-- START OF Extracted records --

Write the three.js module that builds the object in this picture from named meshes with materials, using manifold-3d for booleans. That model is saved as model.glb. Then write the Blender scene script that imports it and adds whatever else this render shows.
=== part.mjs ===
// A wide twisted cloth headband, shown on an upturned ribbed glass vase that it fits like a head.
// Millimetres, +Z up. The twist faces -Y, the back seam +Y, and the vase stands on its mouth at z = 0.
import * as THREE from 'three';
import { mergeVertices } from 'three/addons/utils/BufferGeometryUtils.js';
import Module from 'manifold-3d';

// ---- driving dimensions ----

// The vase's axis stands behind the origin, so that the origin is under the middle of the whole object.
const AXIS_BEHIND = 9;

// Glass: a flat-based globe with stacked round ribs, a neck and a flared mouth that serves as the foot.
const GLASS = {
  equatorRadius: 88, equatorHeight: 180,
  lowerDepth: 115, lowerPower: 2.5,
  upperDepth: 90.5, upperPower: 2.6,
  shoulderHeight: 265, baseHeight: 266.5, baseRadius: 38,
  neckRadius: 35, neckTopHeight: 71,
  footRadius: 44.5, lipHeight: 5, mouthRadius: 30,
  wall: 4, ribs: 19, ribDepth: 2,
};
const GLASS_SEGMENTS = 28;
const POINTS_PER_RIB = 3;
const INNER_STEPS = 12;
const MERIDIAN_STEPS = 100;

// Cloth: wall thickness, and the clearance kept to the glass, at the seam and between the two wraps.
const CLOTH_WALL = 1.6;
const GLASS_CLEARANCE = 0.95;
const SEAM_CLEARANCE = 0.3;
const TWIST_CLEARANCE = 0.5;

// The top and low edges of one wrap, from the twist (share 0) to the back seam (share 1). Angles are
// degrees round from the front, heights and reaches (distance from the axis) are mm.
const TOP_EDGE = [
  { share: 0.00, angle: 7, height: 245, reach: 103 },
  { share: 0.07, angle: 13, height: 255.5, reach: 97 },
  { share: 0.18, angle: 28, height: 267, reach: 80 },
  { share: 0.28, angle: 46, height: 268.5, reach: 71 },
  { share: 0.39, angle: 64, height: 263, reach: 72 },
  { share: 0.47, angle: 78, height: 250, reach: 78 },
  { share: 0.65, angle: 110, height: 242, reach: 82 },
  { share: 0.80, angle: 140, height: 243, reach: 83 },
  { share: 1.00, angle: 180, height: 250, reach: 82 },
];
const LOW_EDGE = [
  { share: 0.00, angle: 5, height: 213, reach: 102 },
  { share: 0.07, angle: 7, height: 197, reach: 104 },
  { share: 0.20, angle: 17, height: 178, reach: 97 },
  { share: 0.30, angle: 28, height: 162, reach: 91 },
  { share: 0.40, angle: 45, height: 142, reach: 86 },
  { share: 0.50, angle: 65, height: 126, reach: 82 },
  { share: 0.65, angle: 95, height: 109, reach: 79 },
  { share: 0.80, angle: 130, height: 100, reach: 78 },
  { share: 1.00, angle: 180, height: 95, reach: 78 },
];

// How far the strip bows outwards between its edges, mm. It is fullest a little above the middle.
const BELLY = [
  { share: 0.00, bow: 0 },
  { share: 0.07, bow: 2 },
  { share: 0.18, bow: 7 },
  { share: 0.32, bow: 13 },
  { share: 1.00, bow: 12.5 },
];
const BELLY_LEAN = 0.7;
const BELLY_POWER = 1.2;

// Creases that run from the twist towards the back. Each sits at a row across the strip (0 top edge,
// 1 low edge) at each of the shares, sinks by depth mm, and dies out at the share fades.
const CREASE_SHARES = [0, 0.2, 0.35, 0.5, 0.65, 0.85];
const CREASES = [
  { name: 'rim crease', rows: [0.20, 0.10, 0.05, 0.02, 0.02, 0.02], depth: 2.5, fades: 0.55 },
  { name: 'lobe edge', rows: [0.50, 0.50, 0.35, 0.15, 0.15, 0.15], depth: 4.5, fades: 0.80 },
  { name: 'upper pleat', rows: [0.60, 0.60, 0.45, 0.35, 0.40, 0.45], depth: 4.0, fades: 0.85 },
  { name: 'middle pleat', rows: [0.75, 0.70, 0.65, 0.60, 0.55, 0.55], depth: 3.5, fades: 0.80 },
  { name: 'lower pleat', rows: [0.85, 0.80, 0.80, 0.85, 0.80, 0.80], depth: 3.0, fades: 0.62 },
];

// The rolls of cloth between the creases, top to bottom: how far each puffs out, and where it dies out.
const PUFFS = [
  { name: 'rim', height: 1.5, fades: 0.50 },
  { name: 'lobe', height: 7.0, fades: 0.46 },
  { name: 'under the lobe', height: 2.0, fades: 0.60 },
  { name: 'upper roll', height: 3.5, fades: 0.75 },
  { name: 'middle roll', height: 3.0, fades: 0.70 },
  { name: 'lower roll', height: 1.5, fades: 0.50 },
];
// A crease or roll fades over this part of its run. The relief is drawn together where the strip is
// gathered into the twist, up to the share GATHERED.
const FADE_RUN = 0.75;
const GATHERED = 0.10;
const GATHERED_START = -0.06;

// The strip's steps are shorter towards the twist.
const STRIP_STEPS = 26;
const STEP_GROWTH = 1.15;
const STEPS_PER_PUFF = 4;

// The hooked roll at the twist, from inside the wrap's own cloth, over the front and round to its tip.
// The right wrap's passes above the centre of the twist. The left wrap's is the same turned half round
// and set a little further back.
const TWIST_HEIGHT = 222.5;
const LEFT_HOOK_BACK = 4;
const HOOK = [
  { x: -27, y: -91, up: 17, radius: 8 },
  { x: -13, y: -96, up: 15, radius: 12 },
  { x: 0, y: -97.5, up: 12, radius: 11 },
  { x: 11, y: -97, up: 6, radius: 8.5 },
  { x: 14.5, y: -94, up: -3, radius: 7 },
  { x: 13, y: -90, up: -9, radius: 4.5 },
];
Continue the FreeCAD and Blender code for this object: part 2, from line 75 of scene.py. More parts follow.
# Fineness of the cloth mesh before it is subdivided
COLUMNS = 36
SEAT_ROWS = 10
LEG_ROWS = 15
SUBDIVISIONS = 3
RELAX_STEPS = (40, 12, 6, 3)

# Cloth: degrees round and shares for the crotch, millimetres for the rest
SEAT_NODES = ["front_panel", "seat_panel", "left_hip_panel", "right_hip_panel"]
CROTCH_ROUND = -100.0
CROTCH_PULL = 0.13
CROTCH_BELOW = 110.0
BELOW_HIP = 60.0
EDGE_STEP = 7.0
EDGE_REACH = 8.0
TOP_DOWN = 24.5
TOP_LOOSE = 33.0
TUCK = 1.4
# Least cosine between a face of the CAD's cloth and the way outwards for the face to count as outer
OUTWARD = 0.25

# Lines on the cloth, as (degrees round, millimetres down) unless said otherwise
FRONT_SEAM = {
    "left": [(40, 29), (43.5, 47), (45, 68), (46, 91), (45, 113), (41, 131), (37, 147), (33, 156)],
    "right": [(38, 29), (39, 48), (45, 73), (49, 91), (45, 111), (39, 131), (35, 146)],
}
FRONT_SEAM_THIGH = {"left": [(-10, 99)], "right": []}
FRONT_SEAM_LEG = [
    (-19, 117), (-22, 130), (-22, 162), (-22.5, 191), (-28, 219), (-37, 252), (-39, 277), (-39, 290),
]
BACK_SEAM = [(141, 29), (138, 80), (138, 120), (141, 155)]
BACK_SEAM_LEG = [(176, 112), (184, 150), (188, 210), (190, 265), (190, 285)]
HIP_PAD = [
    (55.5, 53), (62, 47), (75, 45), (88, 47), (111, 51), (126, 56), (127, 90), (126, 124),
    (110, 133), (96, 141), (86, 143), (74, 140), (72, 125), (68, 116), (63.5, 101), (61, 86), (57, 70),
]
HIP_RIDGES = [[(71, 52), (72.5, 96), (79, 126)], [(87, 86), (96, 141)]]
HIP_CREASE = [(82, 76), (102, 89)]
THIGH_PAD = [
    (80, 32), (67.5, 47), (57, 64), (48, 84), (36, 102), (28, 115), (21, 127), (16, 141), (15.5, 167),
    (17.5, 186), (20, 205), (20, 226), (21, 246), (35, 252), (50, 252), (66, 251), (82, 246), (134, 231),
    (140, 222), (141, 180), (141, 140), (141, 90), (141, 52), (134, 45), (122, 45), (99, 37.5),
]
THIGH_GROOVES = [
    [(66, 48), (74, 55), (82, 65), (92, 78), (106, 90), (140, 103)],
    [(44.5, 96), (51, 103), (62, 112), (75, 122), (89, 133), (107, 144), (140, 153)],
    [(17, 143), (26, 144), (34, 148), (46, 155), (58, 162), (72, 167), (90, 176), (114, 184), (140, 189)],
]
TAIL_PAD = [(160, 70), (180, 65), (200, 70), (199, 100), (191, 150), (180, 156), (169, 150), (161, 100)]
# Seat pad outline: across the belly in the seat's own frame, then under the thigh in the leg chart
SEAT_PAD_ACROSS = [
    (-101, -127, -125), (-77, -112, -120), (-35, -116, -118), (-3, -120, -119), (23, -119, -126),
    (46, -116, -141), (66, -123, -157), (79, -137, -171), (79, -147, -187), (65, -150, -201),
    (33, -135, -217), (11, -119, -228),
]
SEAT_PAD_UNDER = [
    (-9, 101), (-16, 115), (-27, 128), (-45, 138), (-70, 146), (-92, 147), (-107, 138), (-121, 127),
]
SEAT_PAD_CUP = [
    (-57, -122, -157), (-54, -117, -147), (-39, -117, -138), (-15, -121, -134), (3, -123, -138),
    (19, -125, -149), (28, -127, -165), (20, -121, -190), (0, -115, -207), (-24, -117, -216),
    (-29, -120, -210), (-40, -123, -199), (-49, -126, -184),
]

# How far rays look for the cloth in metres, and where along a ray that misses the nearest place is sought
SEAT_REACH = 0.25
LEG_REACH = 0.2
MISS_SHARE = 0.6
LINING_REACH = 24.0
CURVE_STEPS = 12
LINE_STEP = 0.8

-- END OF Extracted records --

Return only the stretch of the material above from the line holding "Continue the FreeCAD" through the line holding "OUTWARD = 0.25", copied exactly.

Result of the exercise
Continue the FreeCAD and Blender code for this object: part 2, from line 75 of scene.py. More parts follow.
# Fineness of the cloth mesh before it is subdivided
COLUMNS = 36
SEAT_ROWS = 10
LEG_ROWS = 15
SUBDIVISIONS = 3
RELAX_STEPS = (40, 12, 6, 3)

# Cloth: degrees round and shares for the crotch, millimetres for the rest
SEAT_NODES = ["front_panel", "seat_panel", "left_hip_panel", "right_hip_panel"]
CROTCH_ROUND = -100.0
CROTCH_PULL = 0.13
CROTCH_BELOW = 110.0
BELOW_HIP = 60.0
EDGE_STEP = 7.0
EDGE_REACH = 8.0
TOP_DOWN = 24.5
TOP_LOOSE = 33.0
TUCK = 1.4
# Least cosine between a face of the CAD's cloth and the way outwards for the face to count as outer
OUTWARD = 0.25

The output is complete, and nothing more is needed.